Sunday, October 30, 2011
Helen Kao at Geripal recently wrote a thoughtful post which highlights some of the flaws in the California POLST form. It's worth a read and I agree with her comments. (And even though I use "POLST" here, I agree with her thoughts on using "POST" instead.)
For jurisdictions which are considering the establishment of POLST, it is important to consider the experience of other states as new forms are designed and legislation is drafted. I live in one of the many states which is in the process of developing a program. In spite of the weaknesses of forms currently in use in other places, PO(L)ST/MO(L)ST remains a very helpful tool with new research continuing to back its utility. For instance, consider a recent study published in the Journal of the American Geriatrics Society which demonstrated high consistency between treatments provided to nursing facility residents and orders recorded on POLST forms. The study found that overall, POLST orders were consistent with treatments provided 94% of the time. Consistency rates were especially high for resuscitation orders. Consistency rates were slightly lower for antibiotic use and much more modest for feeding tubes use.

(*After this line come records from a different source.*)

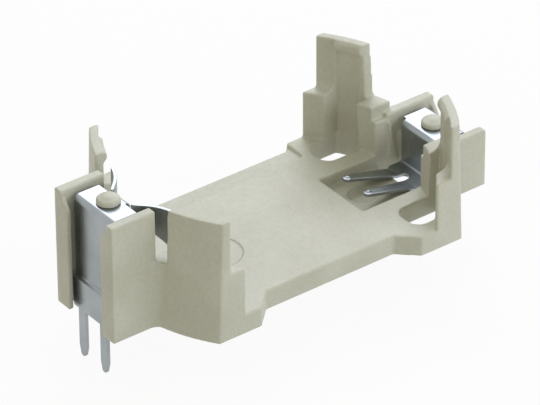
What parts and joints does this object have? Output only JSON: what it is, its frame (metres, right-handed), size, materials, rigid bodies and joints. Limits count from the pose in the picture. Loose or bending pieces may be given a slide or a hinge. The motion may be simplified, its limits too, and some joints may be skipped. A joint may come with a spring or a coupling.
{
  "type": "coin cell holder",
  "caption": "Through-hole holder for a stepped coin cell: moulded cradle with four snap posts, a sprung side contact and a two-finger bottom contact.",
  "frame": {"origin": "middle of the footprint, on the underside of the floor, which is the board plane", "axes": "+X along the holder towards the negative contact, +Y across it towards the marking strip, +Z away from the board"},
  "size_m": [0.0332, 0.0158, 0.0136],
  "materials": {
    "housing": "matte light grey-beige moulded thermoplastic",
    "contact": "bright tin-plated spring sheet"
  },
  "bodies": {
    "root": {"housing": "housing", "positive_contact": "contact", "negative_contact": "contact"}
  },
  "joints": []
}
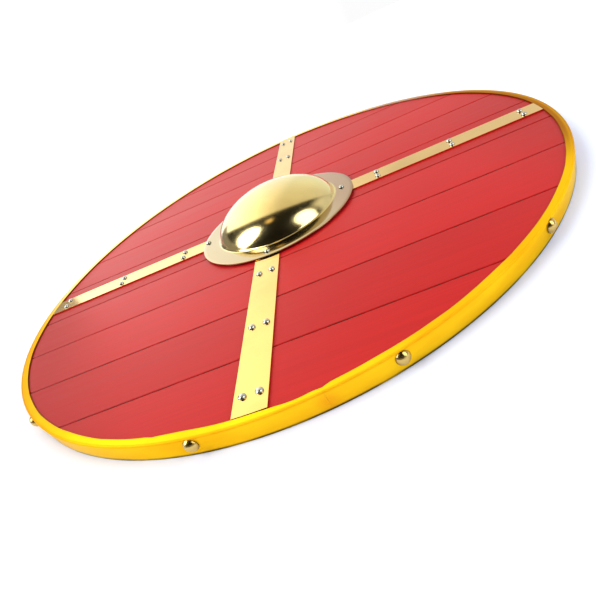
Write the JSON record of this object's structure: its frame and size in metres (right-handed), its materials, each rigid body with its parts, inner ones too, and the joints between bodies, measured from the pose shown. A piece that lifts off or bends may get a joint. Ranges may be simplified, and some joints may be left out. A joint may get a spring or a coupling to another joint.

Reasons for inconsistencies between orders and treatments should be evaluated further. It's unclear that improving the form itself would reduce these inconsistencies. Patients' preferences sometimes change and sometimes patients want their surrogate to have the leeway to change orders after the patient loses capacity (perhaps using a "best interest" standard of decision-making at that time rather than a pure "substituted judgment" standard).
I hope that my state will "get it right the first time" taking into account the experiences of others. However I know that it is impossible to get it completely right the first time. Therefore, I hope that any legislation approved will include a process for modification of the forms which does not require the wheel to be reinvented down the road.